Esse esforço contribui para o resgate da confiança e ajuda proteger a sociedade contra a desinformação. Inclusive, a marca se posiciona como organizador do debate em seu setor, estabelecendo conexões com influencers e creators de qualidade.
A L’Oreal, com seu ativo de brand publishing Makeup.com, é um exemplo pioneirísimo desta dinâmica. Criado pelos idos de 2010, quando as vloggers de maquiagem se despontavam como estrelas do Youtube, a marca de cosméticos decidiu se posicionar como publisher, ao invés de se acotovelar entre as influencers.
Em um movimento de autoridade e proteção de marca, a LOreal se tornou organizadora do debate e integrou influencers de beleza ao ativo editorial proprietário. Hoje o Makeup.com é um dos principais ativos sobre maquiagem e beleza no mundo, com cerca de 150 mil acessos por mês, segundo a SimilarWeb.
Papel dos influenciadores
Ao escolher como case o decano exemplo da L’Oreal, quero frisar que estratégia de brand publishing não substitui o papel dos influenciadores, mas os reposiciona como elementos complementares ao seu programa editorial proprietário.
Influenciadores e criadores de conteúdo responsáveis, que construíram autoridade genuína em seus nichos, mantêm valor como amplificadores de mensagens e pontes para comunidades específicas.
No entanto, e aqui reside o ponto crucial, eles não devem ser a estratégia protagonista. A dependência excessiva de mensagens efêmeras para a construção da imagem e da mensagem da marca é um risco que o cenário atual, da sociedade da informação, simplesmente não permite mais.

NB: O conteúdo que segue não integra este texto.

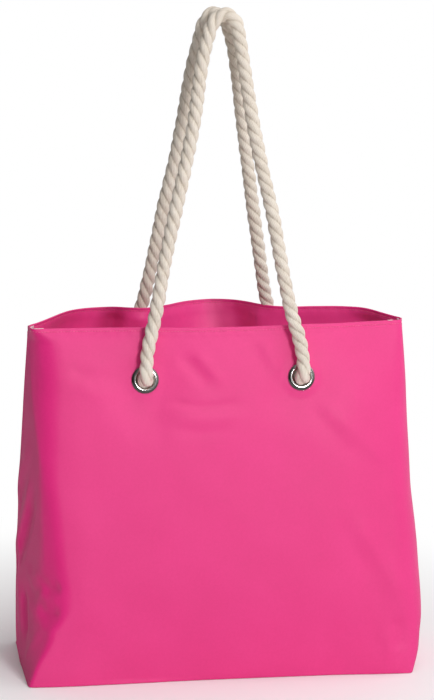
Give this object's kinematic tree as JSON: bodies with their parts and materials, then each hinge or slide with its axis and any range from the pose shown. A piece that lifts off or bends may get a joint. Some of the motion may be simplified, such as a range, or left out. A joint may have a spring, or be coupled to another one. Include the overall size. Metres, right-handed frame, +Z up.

Novamente, a responsabilidade midiática
Por essas e muitas outras, a responsabilidade midiática das marcas passa necessariamente pelo seu compromisso com a qualidade da informação setorial. Um compromisso assumido com sua indústria e, no limite, com toda a sociedade.
Afinal, essa licença para informar já é concedida pelos consumidores, que acreditam que as marcas são confiáveis e devem fazer mais para melhorar o mundo, conforme aponta o Edelman Trust Barometer.
Ainda mais diante da emergência da inteligência artificial, que desemboca na necessidade cada vez maior de se criar comunidades por meio da difusão de informações mais profundas e relevantes. Tal conjuntura vai renovar a própria indústria publishing e, por extensão, abrir avenida ainda mais larga e comprida para o brand publishing.
Em outras palavras, o brand publishing é uma das disciplinas protagonistas desse admirável mundo novo que se avizinha.
Mas ocupar a nobre posição de destino editorial é um esforço que não oferece atalhos fáceis. Implica investimento em processos de publishing em nível profissional, com tecnologia, produção, curadoria e distribuição de informação para audiências realmente interessadas em seus temas. Não pode ter preguiça: as lideranças das marcas têm que renovar a mentalidade e entender a real demanda da sociedade por informação confiável.
A consolidação do brand publishing como estratégia protagonista é um caminho inexorável da comunicação das marcas, principalmente porque é sustentável financeira e operacionalmente com resultados claros, tanto em reputação, quanto em negócios.
A capacidade de gerar valor consistente através de um ativo editorial proprietário estabelece a marca como referência em seu setor e cria vínculos de confiança que transcendem campanhas pontuais.
Quanto mais relevante e consistente for o programa editorial da marca, maior será a relação de confiança de uma marca com seus públicos e com toda a sociedade.